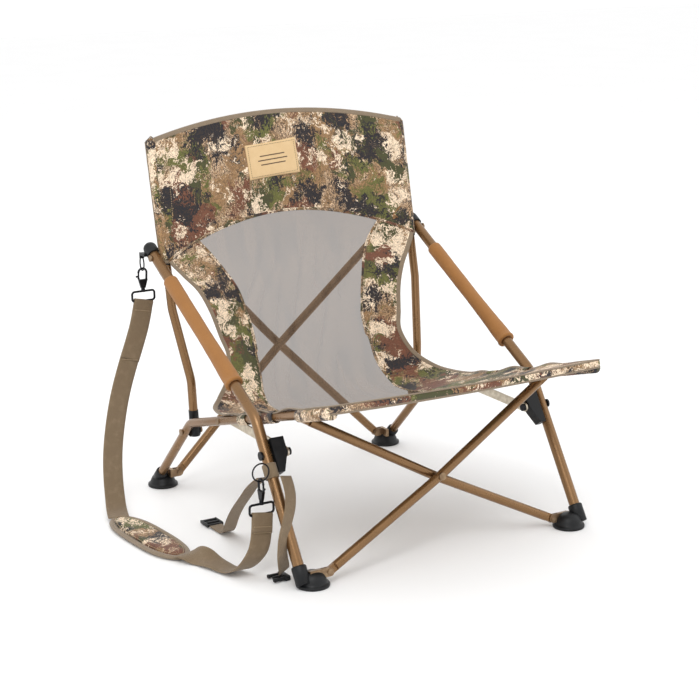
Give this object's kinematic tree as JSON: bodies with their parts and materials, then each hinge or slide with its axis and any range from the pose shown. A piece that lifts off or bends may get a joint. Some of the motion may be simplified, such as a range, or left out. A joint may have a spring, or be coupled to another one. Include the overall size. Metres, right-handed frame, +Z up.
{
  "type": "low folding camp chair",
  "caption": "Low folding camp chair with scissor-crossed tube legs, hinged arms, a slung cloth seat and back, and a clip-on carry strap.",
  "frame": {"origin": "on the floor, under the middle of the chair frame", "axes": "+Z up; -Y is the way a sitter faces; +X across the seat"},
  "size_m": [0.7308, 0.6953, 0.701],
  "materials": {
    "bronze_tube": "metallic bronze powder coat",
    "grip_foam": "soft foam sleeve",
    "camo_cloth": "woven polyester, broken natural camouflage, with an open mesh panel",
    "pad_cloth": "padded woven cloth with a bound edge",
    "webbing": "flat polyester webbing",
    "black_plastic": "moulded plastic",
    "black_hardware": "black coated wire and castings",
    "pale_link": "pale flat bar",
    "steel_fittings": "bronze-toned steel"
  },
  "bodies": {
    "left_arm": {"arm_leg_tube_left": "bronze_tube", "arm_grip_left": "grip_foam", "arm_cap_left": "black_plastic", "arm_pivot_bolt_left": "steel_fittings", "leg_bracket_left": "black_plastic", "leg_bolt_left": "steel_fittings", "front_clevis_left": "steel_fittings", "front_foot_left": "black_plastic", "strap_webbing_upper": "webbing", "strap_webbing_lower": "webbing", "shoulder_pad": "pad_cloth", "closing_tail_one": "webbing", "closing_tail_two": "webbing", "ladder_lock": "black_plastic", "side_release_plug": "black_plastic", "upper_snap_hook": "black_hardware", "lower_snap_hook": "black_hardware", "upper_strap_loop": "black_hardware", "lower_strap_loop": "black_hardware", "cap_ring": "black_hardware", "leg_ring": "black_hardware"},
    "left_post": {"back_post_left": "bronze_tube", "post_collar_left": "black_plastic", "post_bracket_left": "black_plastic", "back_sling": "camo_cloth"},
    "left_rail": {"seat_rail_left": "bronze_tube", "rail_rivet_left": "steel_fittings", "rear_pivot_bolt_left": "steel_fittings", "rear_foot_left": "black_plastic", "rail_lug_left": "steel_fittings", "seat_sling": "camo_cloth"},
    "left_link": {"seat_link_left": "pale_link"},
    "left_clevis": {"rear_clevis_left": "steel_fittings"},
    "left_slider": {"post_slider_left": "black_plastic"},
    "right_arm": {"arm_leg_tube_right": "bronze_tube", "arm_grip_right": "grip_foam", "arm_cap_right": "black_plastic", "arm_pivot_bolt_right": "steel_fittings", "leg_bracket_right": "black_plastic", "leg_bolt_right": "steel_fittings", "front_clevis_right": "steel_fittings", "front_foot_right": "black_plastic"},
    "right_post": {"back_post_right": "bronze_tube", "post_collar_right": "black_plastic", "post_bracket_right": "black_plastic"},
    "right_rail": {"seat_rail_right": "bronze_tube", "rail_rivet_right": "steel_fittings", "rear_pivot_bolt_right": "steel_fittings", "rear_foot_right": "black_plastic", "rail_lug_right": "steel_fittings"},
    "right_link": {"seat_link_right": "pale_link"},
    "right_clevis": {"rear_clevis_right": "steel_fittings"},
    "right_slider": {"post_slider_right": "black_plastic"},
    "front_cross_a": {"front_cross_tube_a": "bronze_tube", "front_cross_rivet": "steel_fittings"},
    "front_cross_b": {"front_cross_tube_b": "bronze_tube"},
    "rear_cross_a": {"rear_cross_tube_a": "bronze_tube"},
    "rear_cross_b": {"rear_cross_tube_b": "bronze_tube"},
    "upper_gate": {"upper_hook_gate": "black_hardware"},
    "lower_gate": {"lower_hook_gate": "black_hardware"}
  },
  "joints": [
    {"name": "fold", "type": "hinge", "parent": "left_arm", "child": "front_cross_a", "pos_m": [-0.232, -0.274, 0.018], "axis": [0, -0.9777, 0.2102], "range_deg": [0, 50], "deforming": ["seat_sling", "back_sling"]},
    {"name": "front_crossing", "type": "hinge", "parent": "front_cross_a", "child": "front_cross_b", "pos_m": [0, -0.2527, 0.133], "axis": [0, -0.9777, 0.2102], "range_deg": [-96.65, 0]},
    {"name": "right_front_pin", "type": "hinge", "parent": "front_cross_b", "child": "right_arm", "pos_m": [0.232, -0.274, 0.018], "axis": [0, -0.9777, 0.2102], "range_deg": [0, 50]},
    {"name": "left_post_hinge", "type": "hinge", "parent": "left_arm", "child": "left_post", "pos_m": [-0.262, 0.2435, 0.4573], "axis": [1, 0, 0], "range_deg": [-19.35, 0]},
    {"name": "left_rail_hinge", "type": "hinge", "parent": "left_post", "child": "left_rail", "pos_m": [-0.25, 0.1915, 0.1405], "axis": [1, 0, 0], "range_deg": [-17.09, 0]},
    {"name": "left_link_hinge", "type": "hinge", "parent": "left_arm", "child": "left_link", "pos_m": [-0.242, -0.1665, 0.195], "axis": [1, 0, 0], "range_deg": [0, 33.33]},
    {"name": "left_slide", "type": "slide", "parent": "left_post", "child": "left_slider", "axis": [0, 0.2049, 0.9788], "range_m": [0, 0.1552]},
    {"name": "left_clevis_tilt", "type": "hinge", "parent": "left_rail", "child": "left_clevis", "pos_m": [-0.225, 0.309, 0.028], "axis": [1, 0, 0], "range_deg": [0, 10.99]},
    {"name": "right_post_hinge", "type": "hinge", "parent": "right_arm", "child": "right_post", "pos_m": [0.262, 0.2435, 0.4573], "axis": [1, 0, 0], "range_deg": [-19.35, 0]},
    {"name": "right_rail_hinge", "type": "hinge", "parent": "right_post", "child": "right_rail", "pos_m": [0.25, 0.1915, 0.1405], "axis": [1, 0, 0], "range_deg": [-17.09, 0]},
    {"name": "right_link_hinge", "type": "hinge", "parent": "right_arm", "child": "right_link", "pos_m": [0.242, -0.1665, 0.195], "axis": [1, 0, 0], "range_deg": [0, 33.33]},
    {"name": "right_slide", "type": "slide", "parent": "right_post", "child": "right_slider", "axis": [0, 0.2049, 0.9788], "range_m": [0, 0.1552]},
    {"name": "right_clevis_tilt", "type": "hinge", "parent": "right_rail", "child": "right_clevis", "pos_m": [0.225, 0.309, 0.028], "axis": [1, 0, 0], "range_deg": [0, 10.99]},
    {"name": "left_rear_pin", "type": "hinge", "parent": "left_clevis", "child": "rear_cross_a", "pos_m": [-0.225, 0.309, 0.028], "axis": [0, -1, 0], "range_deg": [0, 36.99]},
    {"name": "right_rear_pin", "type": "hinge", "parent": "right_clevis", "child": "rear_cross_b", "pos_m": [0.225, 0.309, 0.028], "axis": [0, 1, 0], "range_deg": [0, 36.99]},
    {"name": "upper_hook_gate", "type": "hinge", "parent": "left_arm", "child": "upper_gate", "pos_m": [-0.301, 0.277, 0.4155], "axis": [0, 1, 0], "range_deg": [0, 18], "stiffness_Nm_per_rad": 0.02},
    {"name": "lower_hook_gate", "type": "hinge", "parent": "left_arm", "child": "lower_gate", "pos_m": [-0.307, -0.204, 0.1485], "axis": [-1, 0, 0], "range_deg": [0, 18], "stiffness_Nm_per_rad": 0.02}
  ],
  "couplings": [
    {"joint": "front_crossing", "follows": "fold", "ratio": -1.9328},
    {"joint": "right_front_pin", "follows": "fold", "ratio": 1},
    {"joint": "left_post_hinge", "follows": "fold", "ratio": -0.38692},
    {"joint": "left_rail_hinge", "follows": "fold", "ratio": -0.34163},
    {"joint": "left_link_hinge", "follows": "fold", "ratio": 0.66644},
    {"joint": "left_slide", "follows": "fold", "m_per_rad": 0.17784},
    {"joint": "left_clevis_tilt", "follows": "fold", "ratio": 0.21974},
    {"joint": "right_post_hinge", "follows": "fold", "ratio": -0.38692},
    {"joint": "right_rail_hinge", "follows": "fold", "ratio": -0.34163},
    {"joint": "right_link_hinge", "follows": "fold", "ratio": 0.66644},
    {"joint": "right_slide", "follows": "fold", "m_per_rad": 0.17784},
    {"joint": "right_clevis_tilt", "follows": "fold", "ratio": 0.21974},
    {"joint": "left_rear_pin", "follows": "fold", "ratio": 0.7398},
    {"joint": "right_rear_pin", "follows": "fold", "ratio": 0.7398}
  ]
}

+ + + +

§ **What you will do**:
For each line in the data above that contains the string "materials", extract the line.

§ **Task output**:
Give this object's kinematic tree as JSON: bodies with their parts and materials, then each hinge or slide with its axis and any range from the pose shown. A piece that lifts off or bends may get a joint. Some of the motion may be simplified, such as a range, or left out. A joint may have a spring, or be coupled to another one. Include the overall size. Metres, right-handed frame, +Z up.
  "materials": {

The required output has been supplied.